Immanuel Kant’s idea of Transcendental Idealism?

32 viewsOther

Was reading about Schopenhauer and how he was critical about Kant’s view of Transcendental Idealism. Every explanation I find online is rather confusing and explained in this way: “Man can only perceive appearances, which are dependent on the mind, and cannot access the mind-independent world of things in themselves.” What does this mean?

In: Other

4 Answers

Anonymous 0 Comments

Transcendental idealism is a very simple concept. All it suggests is that the way I experience is different than the way you experience. That’s because experience is shaped by the mind, and because you are I are individuals, the two of us have have similar but different perceptions of the world. For instance, the way I taste an apple is not exactly the same way you taste an apple. The flavor is modified by our individual senses.

It goes a little deeper to explain how we process emotion and other intangible experiences, but it’s the concept is the same. The difference between individuals guarantees a spectrum of experience and that there is no such thing as an objective perception of the world.

It’s a concept I fully agree with. It’s why we must rely on science to guarantee an objective understanding, otherwise we’re mired in subjective reality. I should note some of this is what Kant says about his theory, and some of it is what I draw from Kant’s reasoning which he may or may not agree with. I think that only goes further to prove the point.

Anonymous 0 Comments

You can know the reality as it appears to you. How does it appear to you? As it is given through experience. Experience gives us only finite objects and the relations among them. So we can know (have legitimate knowledge claims) concerning finite things. Hence, positive sciences.

However, we can not have legitimate knowledge claims concerning the condition of the possibility of finite things. In other words, that which brings the universe as the totality of finitude into existence (aka the unconditional, absolute, the infinite) is beyond our cognitive capabilities since this condition is not given to us in experience.

In a nutshell, we can have knowledge about the universe, but we can’t know why there is a universe. You can have faith, though (yet you can’t act as if yours is the true faith in contrast to all other infidels’).

Anonymous 0 Comments

It means that, if there is an objective reality, humans cannot perceive it directly, because we have to rely on the senses’ ability to observe and the brain’s ability to think, both of which vary from person to person and can be easily fooled.

Take color:

What you see as “red” has no inherent redness to it outside of a human eye. It’s just a narrow wavelength of light that happens to interact with a chemical that happens to exist in a cell inside a ball in your face. There are many animals that can’t see it at all. There are many *people* who can’t.

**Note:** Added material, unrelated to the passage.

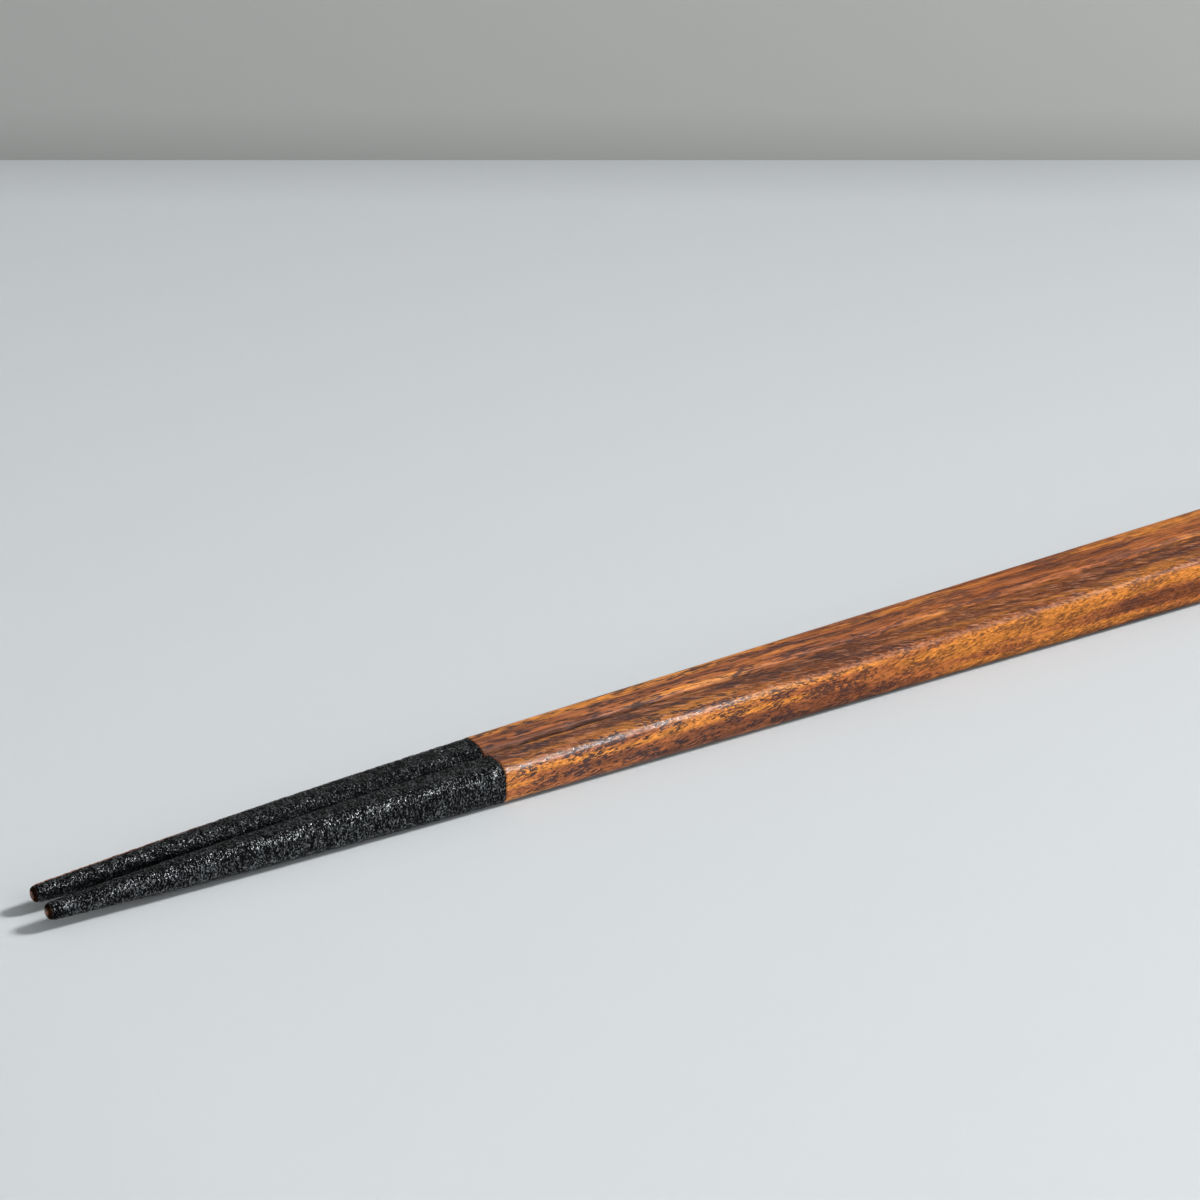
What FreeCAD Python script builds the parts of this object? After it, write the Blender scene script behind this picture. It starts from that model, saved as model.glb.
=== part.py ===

But it’s hard for people who are familiar with red to imagine a world without it. Or to imagine replacing it with something else.

Anonymous 0 Comments

There is the way we experience things, and the way things are in themselves, separate from how we experience them. You cannot know what things are like separate from how you experience them.

But, we can know that whatever you experience will be in space and time, and casually connected to other things. This is because space time, and causation are necessary features of our experience.